- GIVEN PROBLEM:
Read through the entries below and return each line with the word "metres".

- STORED DATA:
● ● ●

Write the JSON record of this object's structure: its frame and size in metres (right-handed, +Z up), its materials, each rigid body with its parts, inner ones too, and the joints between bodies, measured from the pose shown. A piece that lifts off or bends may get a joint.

● ● ●

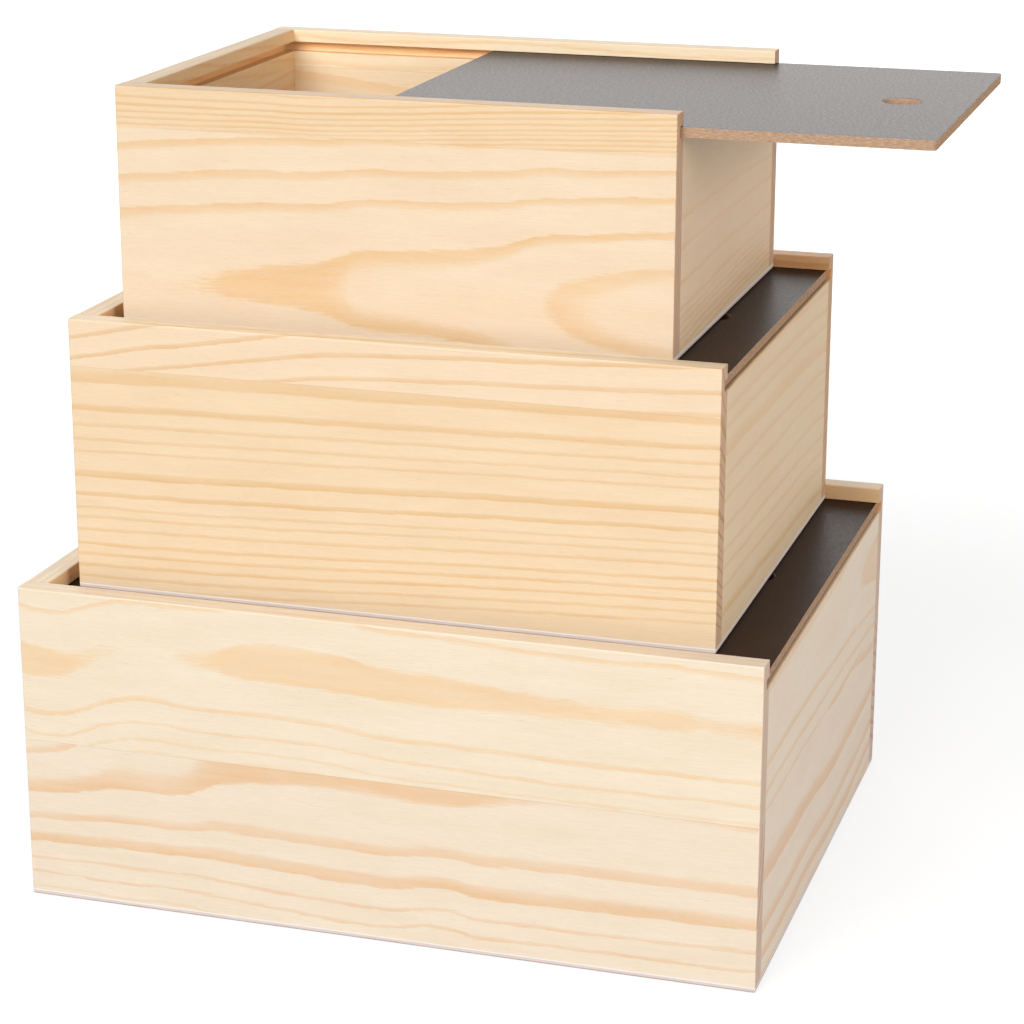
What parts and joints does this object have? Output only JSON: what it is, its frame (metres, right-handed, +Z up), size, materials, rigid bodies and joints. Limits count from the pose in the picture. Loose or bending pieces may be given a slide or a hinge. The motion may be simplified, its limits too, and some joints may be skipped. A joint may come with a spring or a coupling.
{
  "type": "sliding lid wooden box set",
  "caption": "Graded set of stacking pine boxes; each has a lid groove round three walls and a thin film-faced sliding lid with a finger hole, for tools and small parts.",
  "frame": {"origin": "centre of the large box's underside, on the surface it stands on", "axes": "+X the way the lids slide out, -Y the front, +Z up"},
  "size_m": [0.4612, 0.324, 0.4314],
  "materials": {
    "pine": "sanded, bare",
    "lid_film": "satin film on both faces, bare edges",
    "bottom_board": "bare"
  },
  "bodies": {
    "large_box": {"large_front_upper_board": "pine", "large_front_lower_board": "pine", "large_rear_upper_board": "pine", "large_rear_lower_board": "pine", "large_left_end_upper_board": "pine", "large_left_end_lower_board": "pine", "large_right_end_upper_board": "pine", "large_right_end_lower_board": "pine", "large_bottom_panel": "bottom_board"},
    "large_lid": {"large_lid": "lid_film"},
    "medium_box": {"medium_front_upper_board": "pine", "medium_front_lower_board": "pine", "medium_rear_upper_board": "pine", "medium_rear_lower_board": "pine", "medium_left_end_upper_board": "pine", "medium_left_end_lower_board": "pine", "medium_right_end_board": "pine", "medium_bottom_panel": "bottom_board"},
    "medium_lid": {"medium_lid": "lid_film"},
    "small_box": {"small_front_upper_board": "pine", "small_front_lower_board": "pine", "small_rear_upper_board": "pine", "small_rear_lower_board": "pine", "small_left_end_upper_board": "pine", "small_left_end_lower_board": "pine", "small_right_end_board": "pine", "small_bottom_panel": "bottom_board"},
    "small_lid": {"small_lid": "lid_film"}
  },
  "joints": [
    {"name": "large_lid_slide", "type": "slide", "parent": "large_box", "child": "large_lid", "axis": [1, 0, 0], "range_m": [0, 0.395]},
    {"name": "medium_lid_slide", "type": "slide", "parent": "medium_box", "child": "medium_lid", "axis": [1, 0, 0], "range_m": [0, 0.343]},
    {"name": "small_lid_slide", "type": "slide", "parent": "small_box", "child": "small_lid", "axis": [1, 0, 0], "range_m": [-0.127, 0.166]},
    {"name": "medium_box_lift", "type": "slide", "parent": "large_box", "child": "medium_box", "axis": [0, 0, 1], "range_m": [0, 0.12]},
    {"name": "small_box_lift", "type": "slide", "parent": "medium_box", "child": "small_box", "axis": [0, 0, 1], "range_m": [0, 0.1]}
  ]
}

● ● ●

- SOLUTION TO THE PROBLEM:
Write the JSON record of this object's structure: its frame and size in metres (right-handed, +Z up), its materials, each rigid body with its parts, inner ones too, and the joints between bodies, measured from the pose shown. A piece that lifts off or bends may get a joint.
What parts and joints does this object have? Output only JSON: what it is, its frame (metres, right-handed, +Z up), size, materials, rigid bodies and joints. Limits count from the pose in the picture. Loose or bending pieces may be given a slide or a hinge. The motion may be simplified, its limits too, and some joints may be skipped. A joint may come with a spring or a coupling.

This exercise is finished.